# start of Information supplied

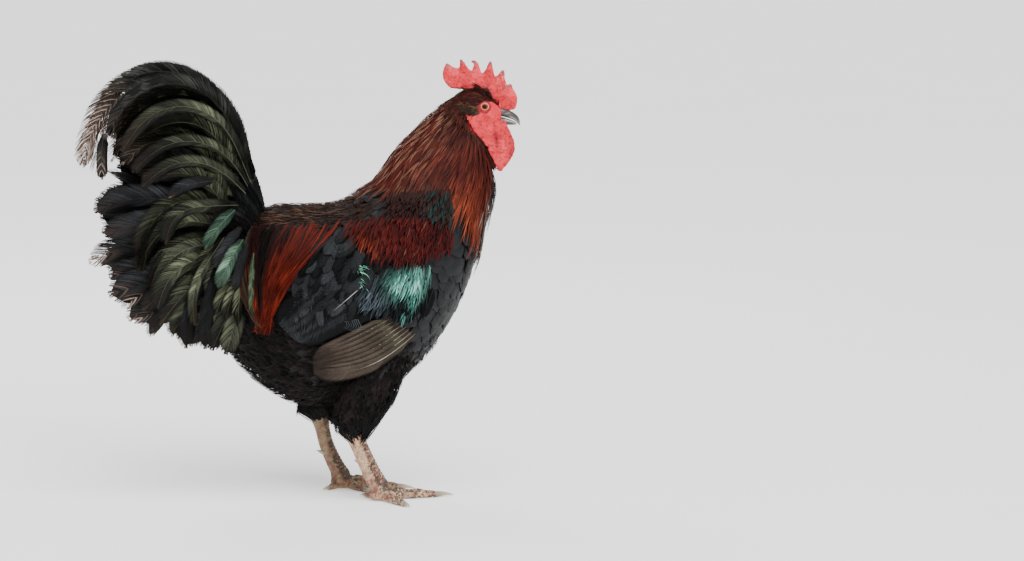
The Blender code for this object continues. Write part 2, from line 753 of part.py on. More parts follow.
def leg_frame(side):
    """How far back this side's leg stands from the right one."""
    return 0.0 if side < 0 else -LEG_STEP


def shank_solid(side, grow=0.0):
    """The scaled shank, with a shallow step at each scute."""
    t = np.repeat(np.linspace(0, 1, SCUTES + 1), 2)[1:-1]
    t = t + np.tile([0.0, -SCUTE_REACH], len(t) // 2)
    row = smooth(SHANK, np.clip(t, 0, 1) * (len(SHANK) - 1))
    across, along = row[:, 4] * SHANK_BROAD[mirrored(side)], row[:, 3] * SHANK_BROAD[mirrored(side)]
    step = np.tile([SCUTE_STEP, 0.0], len(t) // 2)
    path = np.stack([row[:, 0] + leg_frame(side), side * row[:, 1], row[:, 2]], -1)
    if grow:
        tangent = unit(np.gradient(path, axis=0))
        path[0] -= tangent[0] * grow
        path[-1] += tangent[-1] * grow
    return sweep("shank", path, across + grow, along + step + grow, "shank")


def spur_solid(side):
    """The horn spur on the inner, hind side of the shank, cut clear of it."""
    (x, z), length, radius = SPUR
    t = np.linspace(0, 1, 4)
    start = np.array([x + leg_frame(side), side * FOOT[1], z])
    way = np.array(SPUR_WAY) * (1, side, 1)
    path = start + np.outer(t * length, way) + np.outer(t**2 * SPUR_RISE, (0, 0, 1.0))
    thick = radius * (1 - 0.85 * t)
    spur = sweep("spur_" + mirrored(side), path, thick, thick, "horn", 6)
    return boolean(spur, [shank_solid(side, GAP)], "DIFFERENCE")


def toe_path(side, toe):
    """A toe's centre line on the floor, its radii, and the way it points."""
    heading, length, _, radius = TOES[toe]
    way = math.radians(heading)
    ahead = np.array([math.cos(way), side * math.sin(way), 0.0])
    t = np.linspace(0, 1, 7)
    joints = 1 + TOE_JOINTS[1] * np.cos(t * TOE_JOINTS[0] * 2 * math.pi)
    radii = radius * (1 - (1 - TOE_TIP) * t) * joints * (1 - 0.22 * (t == 1))
    start = np.array([FOOT[0] + leg_frame(side), side * FOOT[1], 0.0])
    path = start + np.outer(t * length, ahead)
    path[:, 2] = radii * TOE_SIT + TOE_ROOT_RISE[toe] * (1 - t) ** 2
    return path, radii, ahead


def toe_solid(name, side, toe, grow=0.0):
    """A jointed toe that rests flat on the floor."""
    path, radii, ahead = toe_path(side, toe)
    path[-1] += ahead * grow
    return sweep(name, path, radii + grow, radii + grow, "shank", 8, floor=-grow)


def foot_solids(side):
    """The sole pad, the four toes and their claws."""
    name = mirrored(side)
    centre = (FOOT[0] + leg_frame(side), side * FOOT[1], PAD_HEIGHT)
    pad = ball("foot_" + name, centre, PAD_RADIUS, "shank", 7, 14, floor=0.0)
    boolean(pad, [shank_solid(side, GAP)], "DIFFERENCE")
    done = []
    for toe, (_, _, claw, _) in TOES.items():
        path, radii, ahead = toe_path(side, toe)
        piece = toe_solid(f"toe_{toe}_{name}", side, toe)
        grown = np.array(PAD_RADIUS) + GAP
        others = [ball("cutter", centre, grown, "shank", 7, 14), shank_solid(side, GAP)]
        others += [toe_solid("cutter", side, other, GAP) for other in done]
        boolean(piece, others, "DIFFERENCE")
        done.append(toe)
        t = np.linspace(0, 1, 4)
        start = path[-1] - ahead
        curve = start + np.outer(t * claw, ahead)
        drop = start[2] - CLAW_TIP_HEIGHT
        curve[:, 2] = start[2] + CLAW_ARCH * np.sin(t * math.pi * 0.8) - drop * t**1.6
        thick = radii[-1] * (0.92 - 0.8 * t**1.2)
        nail = sweep(f"claw_{toe}_{name}", curve, thick * 0.8, thick, "horn", 6, floor=0.0)
        boolean(nail, [toe_solid("cutter", side, toe, GAP)], "DIFFERENCE")


def thigh_solid(side):
    """The feathered drumstick, clear of the flank, the wing and the shank that leaves it."""
    table = np.array(THIGH, float)
    table[:, [0, 2]] += leg_frame(side)
    name = "thigh_" + mirrored(side)
    numbers = np.linspace(0, len(THIGH) - 1, 8)
    thigh = fan_solid(name, table, "black", 14, numbers, THIGH_FULLNESS, side=side)
    boolean(thigh, [body_cutter()], "DIFFERENCE")
    boolean(thigh, [wing_shield(side, GAP)], "DIFFERENCE")
    boolean(thigh, [fused(wing_vanes(side, GAP))], "DIFFERENCE")
    boolean(thigh, [shank_solid(side, GAP)], "DIFFERENCE")
    return thigh


def lid_ring(side):
    """The raised rim of the eye's lids, laid on the side of the head."""
    steps, sides = 12, 5
    around = np.arange(sides) * 2 * math.pi / sides
    points = []
    for turn in np.arange(steps) * 2 * math.pi / steps:
        out = np.array([math.cos(turn), 0, math.sin(turn)])
        x, z = EYE[0] + out[0] * LID_RADIUS, EYE[1] + out[2] * LID_RADIUS
        surface = flank([x], [z], HEAD, HEAD_FULLNESS)[0]
        middle = np.array([x, side * (surface + LID_LIFT), z])
        ring = middle + np.outer(np.cos(around) * LID_THICK, out)
        points.append(ring + np.outer(np.sin(around) * LID_THICK, (0, 1, 0)))
    faces = []
    for i in range(steps):
        for k in range(sides):
            j = (i + 1) % steps
            a, b = i * sides + k, i * sides + (k + 1) % sides
            faces.append((a, b, j * sides + (k + 1) % sides, j * sides + k))
    return solid("lid", np.array(points).reshape(-1, 3), faces, "comb")


def eye_ball(name, side, grow=0.0):
    """An eyeball set in the head."""
    radius = EYE_RADIUS + grow
    return ball(name, (EYE[0], side * EYE_OUT, EYE[1]), (radius,) * 3, "iris", 7, 12)


def head_solid(name="cutter", grow=0.0):
    """The plain head, which may be grown to cut its neighbours."""
    numbers = np.linspace(0, len(HEAD) - 1, 9)
    return fan_solid(name, HEAD, "comb", 16, numbers, HEAD_FULLNESS, grow)


def wattle_solid(side, grow=0.0):
    """A wattle before its neighbours are cut from it."""
    numbers = np.linspace(0, len(WATTLE) - 1, 7)
    return fan_solid("wattle", WATTLE, "comb", 8, numbers, grow=grow, side=side)


def lobe_solid(side, grow=0.0):
    """An ear lobe before its neighbours are cut from it."""
    numbers = np.linspace(0, len(LOBE) - 1, 6)
    return fan_solid("lobe", LOBE, "comb", 8, numbers, grow=grow, side=side)


def build_head():
    """The head with its lids and eye sockets, and what grows on it."""
    head = head_solid("head")
    boolean(head, [lid_ring(1), lid_ring(-1)], "UNION")
    boolean(head, [eye_ball("cutter", 1, GAP), eye_ball("cutter", -1, GAP)], "DIFFERENCE")
    upper = fan_solid("beak_upper", UPPER_BILL, "horn", 12)
    pits = []
    for side in (1, -1):
        place = (NOSTRIL[0], side * NOSTRIL_OUT, NOSTRIL[1])
        pits.append(ball("cutter", place, NOSTRIL_SIZE, "horn", 5, 8))
    boolean(upper, [head_solid(grow=GAP), *pits], "DIFFERENCE")
    lower = fan_solid("beak_lower", LOWER_BILL, "horn", 12)
    boolean(lower, [head_solid(grow=GAP)], "DIFFERENCE")
    comb = fan_solid("comb", comb_table(), "comb", 6)
    bill = fan_solid("cutter", UPPER_BILL, "horn", 12, grow=GAP)
    boolean(comb, [head_solid(grow=GAP), bill], "DIFFERENCE")
    for side in (1, -1):
        name = mirrored(side)
        eye_ball("eye_" + name, side)
        bill = fan_solid("cutter", LOWER_BILL, "horn", 12, grow=GAP)
        wattle = wattle_solid(side)
        wattle.name = "wattle_" + name
        boolean(wattle, [head_solid(grow=GAP), bill, throat_solid()], "DIFFERENCE")
        lobe = lobe_solid(side)
        lobe.name = "earlobe_" + name
        boolean(lobe, [head_solid(grow=GAP), wattle_solid(side, GAP), throat_solid()], "DIFFERENCE")


def build_trunk():
    """Neck, torso, wings and tail."""
    neck = trunk_piece("neck", 0.0, NECK_END, "copper", hackle_depth)
    cape = fused(hackle_vanes())
    for side in (1, -1):
        boolean(cape, [lobe_solid(side, GAP)], "DIFFERENCE", whole=True)
        boolean(cape, [wattle_solid(side, GAP)], "DIFFERENCE", whole=True)
    boolean(neck, [cape], "UNION")
    boolean(neck, [head_solid(grow=GAP)], "DIFFERENCE")
    boolean(neck, [body_cutter(GAP, body_numbers(NECK_END - 0.02, RUMP_END))], "DIFFERENCE")
    for side in (1, -1):
        wing = wing_shield(side)
        wing.name = "wing_" + mirrored(side)
        boolean(wing, wing_vanes(side), "UNION")
        boolean(wing, [body_cutter()], "DIFFERENCE")
        boolean(wing, [fused(hackle_vanes(GAP))], "DIFFERENCE")
    saddle = fused(saddle_vanes(1) + saddle_vanes(-1))
    for side in (1, -1):
        boolean(saddle, [wing_shield(side, GAP)], "DIFFERENCE", whole=True)
        boolean(saddle, [fused(wing_vanes(side, GAP))], "DIFFERENCE", whole=True)
    torso = trunk_piece("torso", NECK_END, RUMP_END, "black")
    boolean(torso, [saddle], "UNION")
    tail = trunk_piece("tail", RUMP_END, len(BODY) - 1, "black")
    boolean(tail, tail_vanes(1) + tail_vanes(-1), "UNION")
    boolean(tail, [body_cutter(GAP, body_numbers(NECK_END, RUMP_END))], "DIFFERENCE")


def build_legs():
    """Thighs, shanks and feet."""
    for side in (1, -1):
        thigh_solid(side)
        shank = shank_solid(side)
        shank.name = "shank_" + mirrored(side)
        spur_solid(side)
        foot_solids(side)


def main():
    for thing in list(bpy.data.objects):
        bpy.data.objects.remove(thing)
    build_head()
    build_trunk()
    build_legs()
    for thing in bpy.data.objects:
        thing.data.shade_smooth()
        thing.data.set_sharp_from_angle(angle=SHARP_EDGE)


main()
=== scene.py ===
import math

import bmesh
import bpy
import numpy as np
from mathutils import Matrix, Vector, noise


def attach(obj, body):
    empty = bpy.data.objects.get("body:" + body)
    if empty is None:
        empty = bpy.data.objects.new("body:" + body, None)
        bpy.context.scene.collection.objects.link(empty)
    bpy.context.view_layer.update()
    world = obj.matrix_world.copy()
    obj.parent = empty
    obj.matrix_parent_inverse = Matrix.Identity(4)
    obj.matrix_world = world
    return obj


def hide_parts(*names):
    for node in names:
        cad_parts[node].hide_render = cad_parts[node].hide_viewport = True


# A Marans cock standing square, dressed: one skin, its feathers in tiers, scaled legs and horn.
# Sizes are millimetres and become metres where a mesh is made. +X is ahead, +Y the bird's left.

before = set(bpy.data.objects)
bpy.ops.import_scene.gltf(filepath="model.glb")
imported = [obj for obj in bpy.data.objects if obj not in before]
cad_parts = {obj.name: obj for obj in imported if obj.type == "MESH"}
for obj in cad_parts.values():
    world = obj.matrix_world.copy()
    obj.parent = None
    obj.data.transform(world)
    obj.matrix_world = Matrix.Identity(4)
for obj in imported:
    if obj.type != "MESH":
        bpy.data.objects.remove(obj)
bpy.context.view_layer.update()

MM = 0.001
HANDS = ((1, "left"), (-1, "right"))
CAMERA_PLACE = (0.05, -4.0, 0.80)
CAMERA_AIM = (0.2705, 0.0, 0.2738)
CAMERA_LENS = 111.7
FLOOR_REACH = 30.0
# The wing's solid keeps this far from the flank
GAP = 0.35

# The bird's forms, as its solids have them: back x, back z, front x, front z, half width
BODY = (
    (197, 507, 240, 466, 20), (173, 492, 246, 424, 27), (145, 466, 247, 392, 34),
    (121, 441, 243, 371, 42), (104, 416, 238, 349, 50), (87, 396, 231, 320, 58),
    (66, 382, 220, 286, 66), (45, 374, 201, 240, 73), (20, 372, 167, 187, 78),
    (-3, 372, 119, 144, 80), (-21, 372, 59, 117, 78), (-34, 370, 5, 117, 71),
    (-44, 366, -35, 135, 60), (-54, 361, -68, 161, 47), (-66, 352, -94, 196, 35),
    (-86, 340, -110, 234, 25), (-104, 322, -116, 270, 13),
)
BODY_FULLNESS = 0.12
HEAD = (
    (197, 507, 240, 466, 19), (209, 514, 242, 464, 19.5), (221, 517, 245, 465, 19),
    (234, 515, 249, 467, 18), (245, 508, 253, 471, 15), (252, 501, 256, 475, 11),
    (256, 496, 257, 480, 7.5),
)
HEAD_FULLNESS = 0.15
UPPER_BILL = (
    (249, 499, 249, 484.5, 7.8), (258, 494.5, 257.5, 483, 7.2), (265, 491.5, 264, 481.4, 6.2),
    (272, 488, 270.5, 479.4, 5.0), (277.5, 483.5, 275, 476.8, 3.4), (280.3, 478, 278, 473.6, 2.0),
    (280.9, 473, 279.6, 471.2, 0.7),
)
LOWER_BILL = (
    (250, 483.6, 251, 474, 6.7), (258.5, 482, 259.5, 472.6, 5.9), (265, 480, 266, 472.2, 4.6),
    (271, 477.8, 271.5, 472.0, 3.0), (276.6, 474.8, 275.8, 472.2, 0.9),
)
NOSTRIL = (262.5, 488.2)
EYE = (235.2, 496.7)
EYE_RADIUS = 5.6
EYE_OUT = 13.4
# The comb's edge from the back lobe over its six points to the front, and its foot in the skull
COMB_EDGE = (
    (208.5, 517.1), (199.7, 517.8), (193.2, 519.0), (188.1, 522.8), (184.6, 528.3),
    (183.0, 534.9), (183.4, 540.0), (185.1, 545.1), (186.9, 549.0), (188.1, 550.6),
    (191.0, 549.6), (194.6, 546.8), (199.0, 544.7), (203.8, 543.9), (204.5, 547.3),
    (204.4, 552.4), (205.1, 556.0), (207.3, 555.4), (209.6, 552.4), (212.6, 547.6),
    (216.5, 543.2), (220.4, 540.0), (221.0, 544.4), (222.2, 548.4), (221.9, 550.5),
    (219.7, 550.6), (218.6, 552.7), (221.3, 554.4), (224.6, 553.9), (227.4, 550.8),
    (229.2, 547.3), (230.1, 542.9), (232.1, 537.4), (234.4, 538.5), (238.4, 544.4),
    (241.0, 550.5), (243.0, 553.4), (245.2, 551.4), (246.1, 546.6), (247.3, 540.0),
    (249.3, 533.0), (253.7, 536.8), (256.9, 540.9), (259.2, 542.3), (261.3, 540.0),
    (261.3, 534.9), (262.1, 528.3), (264.5, 522.2), (266.5, 524.0), (268.5, 524.5),
    (270.4, 522.8), (271.5, 518.4), (274.8, 513.7), (277.0, 507.9), (277.3, 502.1),
    (276.3, 496.3), (273.8, 491.6), (266.8, 490.0), (258.0, 490.0), (253, 496), (241, 505),
    (228, 509), (213, 509),
)
COMB_TIPS = ((269, 525), (259.5, 542), (243, 553.5), (222, 553), (205.5, 556), (188, 550.5))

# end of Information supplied

Task: Extract the span of lines that starts with the line containing "shank = shank_solid(side)" and ends with the line containing "cad_parts[node].hide_render = cad_parts[node].hide_viewport". Keep it exact and add nothing.

Answer in full:
        shank = shank_solid(side)
        shank.name = "shank_" + mirrored(side)
        spur_solid(side)
        foot_solids(side)


def main():
    for thing in list(bpy.data.objects):
        bpy.data.objects.remove(thing)
    build_head()
    build_trunk()
    build_legs()
    for thing in bpy.data.objects:
        thing.data.shade_smooth()
        thing.data.set_sharp_from_angle(angle=SHARP_EDGE)


main()
=== scene.py ===
import math

import bmesh
import bpy
import numpy as np
from mathutils import Matrix, Vector, noise


def attach(obj, body):
    empty = bpy.data.objects.get("body:" + body)
    if empty is None:
        empty = bpy.data.objects.new("body:" + body, None)
        bpy.context.scene.collection.objects.link(empty)
    bpy.context.view_layer.update()
    world = obj.matrix_world.copy()
    obj.parent = empty
    obj.matrix_parent_inverse = Matrix.Identity(4)
    obj.matrix_world = world
    return obj


def hide_parts(*names):
    for node in names:
        cad_parts[node].hide_render = cad_parts[node].hide_viewport = True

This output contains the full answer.